> **WRITTEN TASK**
Write the records out again, precisely as they stand.

> **EXCERPTED DATA**
## begin
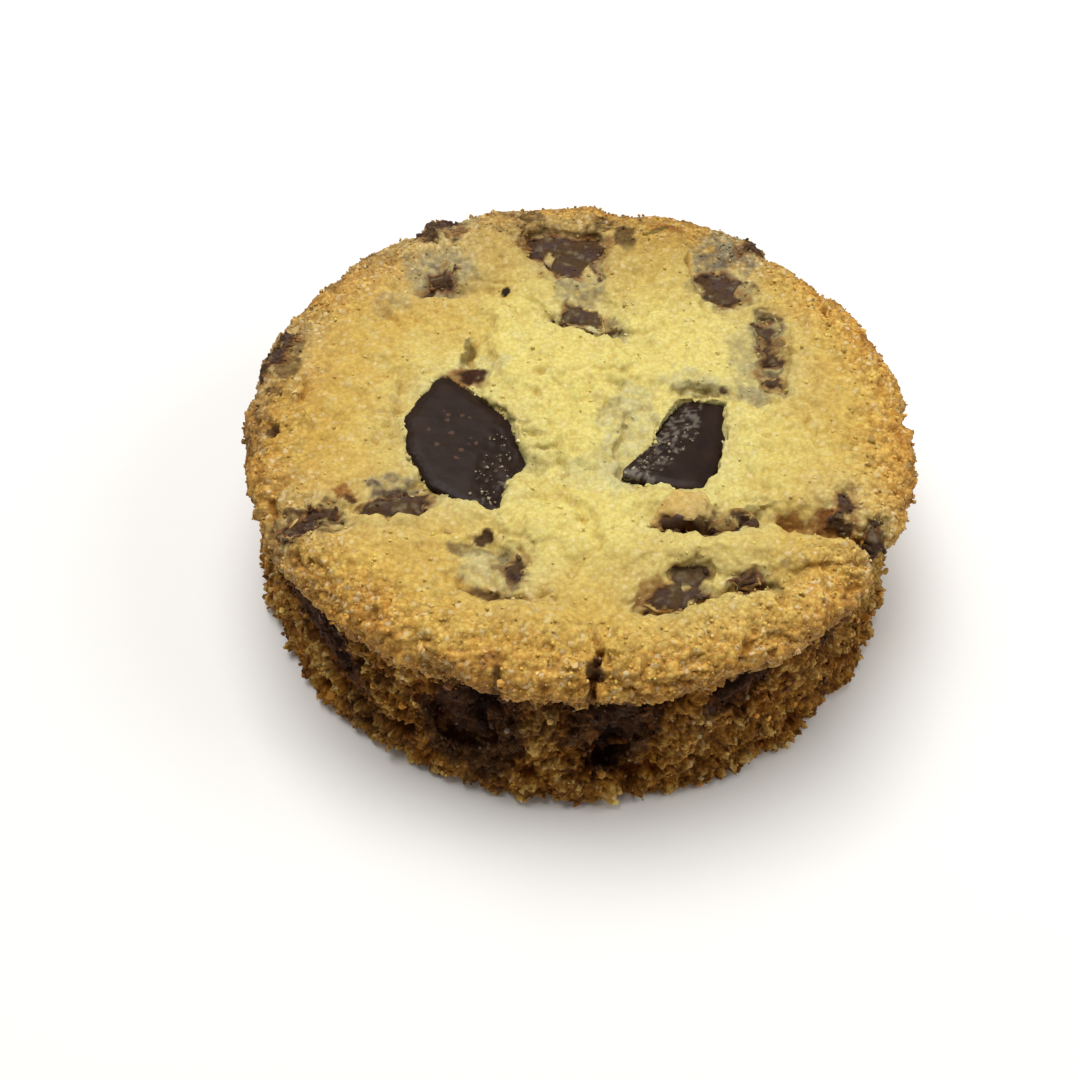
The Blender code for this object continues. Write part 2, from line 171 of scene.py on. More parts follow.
# Cracks of the crust: half width and depth, then the points of the line in x and y
CRACKS = (
    (0.50, 1.3, ((-13.2, 12.0), (-13.7, 9.5), (-14.3, 7.4), (-13.2, 5.8))),
    (0.45, 1.1, ((-5.6, 16.0), (-0.5, 14.3), (2.9, 12.6), (6.2, 11.6))),
    (0.40, 0.9, ((-12.9, -27.1), (-10.6, -29.0), (-6.8, -29.6), (-4.1, -29.8), (-1.0, -28.2))),
    (0.60, 1.6, ((9.2, -18.2), (12.3, -18.9), (16.4, -18.0), (19.3, -16.9), (21.7, -14.4))),
    (0.45, 1.1, ((7.6, -29.4), (10.2, -29.6), (14.5, -28.9), (18.9, -26.8), (24.4, -25.2))),
    (0.50, 1.2, ((23.0, -15.4), (26.0, -17.2), (30.0, -16.6), (33.0, -17.2), (36.0, -19.4))),
    (0.34, 2.2, ((2.9, -33.6), (3.5, -36.6), (3.1, -39.6), (3.3, -44.0))),
    (0.40, 0.9, ((-19.4, -8.6), (-17.9, -12.2), (-20.8, -15.0), (-25.2, -16.4))),
    (0.40, 1.0, ((-34.6, 3.4), (-33.6, 0.6), (-34.2, -2.4))),
    (0.45, 1.1, ((-38.6, -4.4), (-36.2, -7.0), (-36.6, -10.0))),
    (0.40, 1.0, ((10.4, 3.0), (13.6, 4.6), (16.8, 4.2), (18.4, 3.0))),
    (0.35, 0.8, ((-27.4, 18.4), (-25.0, 14.6), (-22.8, 11.6))),
    (0.35, 0.8, ((-9.6, 34.4), (-8.2, 30.2), (-6.4, 26.8), (-6.0, 23.6))),
    (0.35, 0.8, ((4.0, 33.6), (2.4, 29.4), (2.6, 23.8))),
    (0.35, 0.9, ((13.4, 30.4), (13.8, 25.8), (15.0, 21.4))),
    (0.35, 0.7, ((26.0, 17.0), (26.2, 11.0), (24.6, 3.4))),
    (0.35, 0.9, ((-33.6, -15.0), (-35.2, -17.6), (-34.4, -21.2))),
    (0.35, 0.8, ((24.6, -24.2), (29.6, -22.6), (33.8, -21.6))),
)

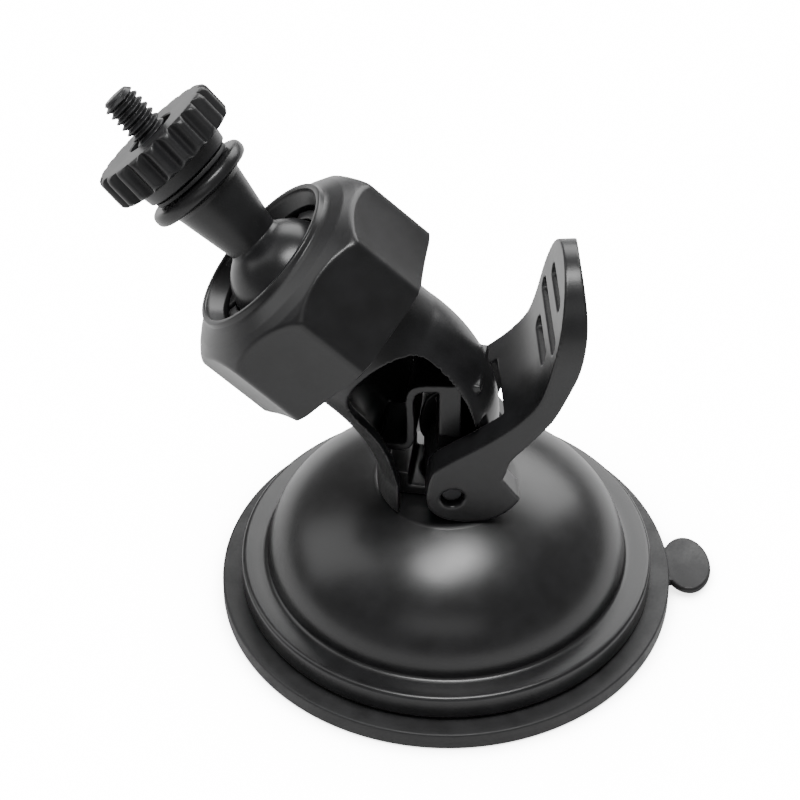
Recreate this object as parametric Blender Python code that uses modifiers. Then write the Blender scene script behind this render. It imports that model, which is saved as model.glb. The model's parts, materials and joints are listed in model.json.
## end
> **RESULT FOR THIS TASK**
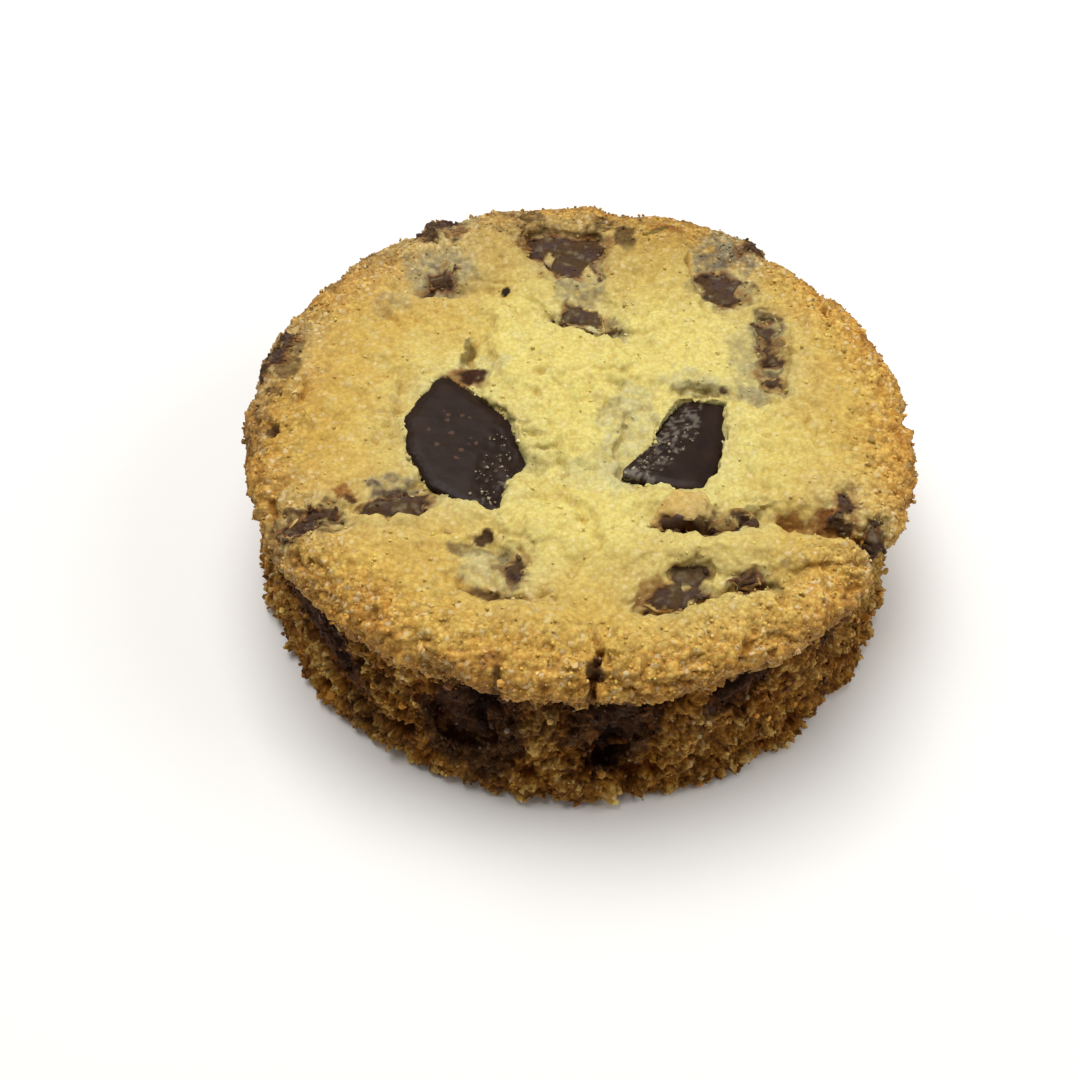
The Blender code for this object continues. Write part 2, from line 171 of scene.py on. More parts follow.
# Cracks of the crust: half width and depth, then the points of the line in x and y
CRACKS = (
    (0.50, 1.3, ((-13.2, 12.0), (-13.7, 9.5), (-14.3, 7.4), (-13.2, 5.8))),
    (0.45, 1.1, ((-5.6, 16.0), (-0.5, 14.3), (2.9, 12.6), (6.2, 11.6))),
    (0.40, 0.9, ((-12.9, -27.1), (-10.6, -29.0), (-6.8, -29.6), (-4.1, -29.8), (-1.0, -28.2))),
    (0.60, 1.6, ((9.2, -18.2), (12.3, -18.9), (16.4, -18.0), (19.3, -16.9), (21.7, -14.4))),
    (0.45, 1.1, ((7.6, -29.4), (10.2, -29.6), (14.5, -28.9), (18.9, -26.8), (24.4, -25.2))),
    (0.50, 1.2, ((23.0, -15.4), (26.0, -17.2), (30.0, -16.6), (33.0, -17.2), (36.0, -19.4))),
    (0.34, 2.2, ((2.9, -33.6), (3.5, -36.6), (3.1, -39.6), (3.3, -44.0))),
    (0.40, 0.9, ((-19.4, -8.6), (-17.9, -12.2), (-20.8, -15.0), (-25.2, -16.4))),
    (0.40, 1.0, ((-34.6, 3.4), (-33.6, 0.6), (-34.2, -2.4))),
    (0.45, 1.1, ((-38.6, -4.4), (-36.2, -7.0), (-36.6, -10.0))),
    (0.40, 1.0, ((10.4, 3.0), (13.6, 4.6), (16.8, 4.2), (18.4, 3.0))),
    (0.35, 0.8, ((-27.4, 18.4), (-25.0, 14.6), (-22.8, 11.6))),
    (0.35, 0.8, ((-9.6, 34.4), (-8.2, 30.2), (-6.4, 26.8), (-6.0, 23.6))),
    (0.35, 0.8, ((4.0, 33.6), (2.4, 29.4), (2.6, 23.8))),
    (0.35, 0.9, ((13.4, 30.4), (13.8, 25.8), (15.0, 21.4))),
    (0.35, 0.7, ((26.0, 17.0), (26.2, 11.0), (24.6, 3.4))),
    (0.35, 0.9, ((-33.6, -15.0), (-35.2, -17.6), (-34.4, -21.2))),
    (0.35, 0.8, ((24.6, -24.2), (29.6, -22.6), (33.8, -21.6))),
)

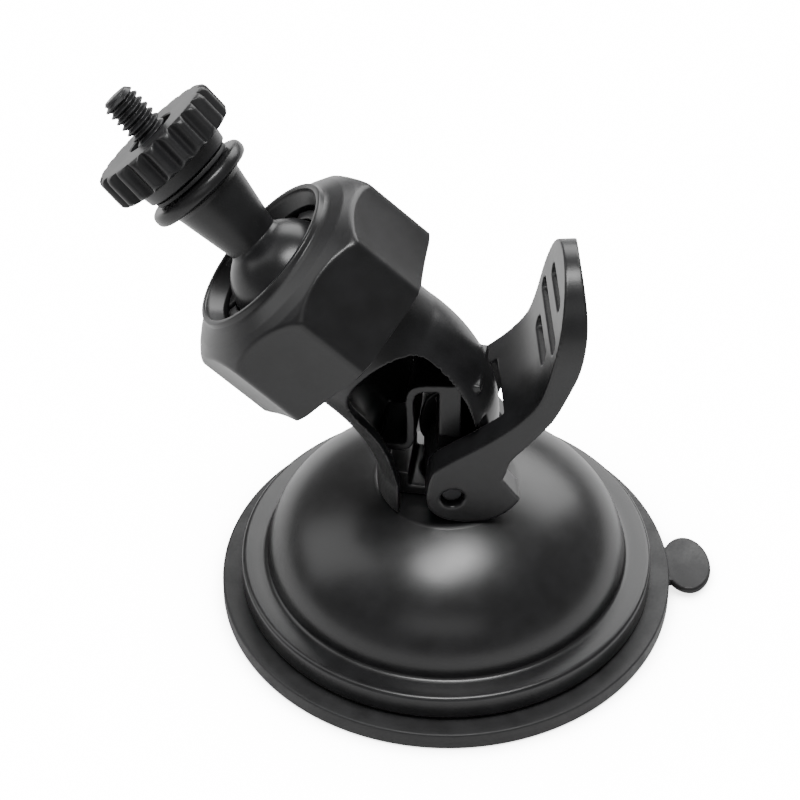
Recreate this object as parametric Blender Python code that uses modifiers. Then write the Blender scene script behind this render. It imports that model, which is saved as model.glb. The model's parts, materials and joints are listed in model.json.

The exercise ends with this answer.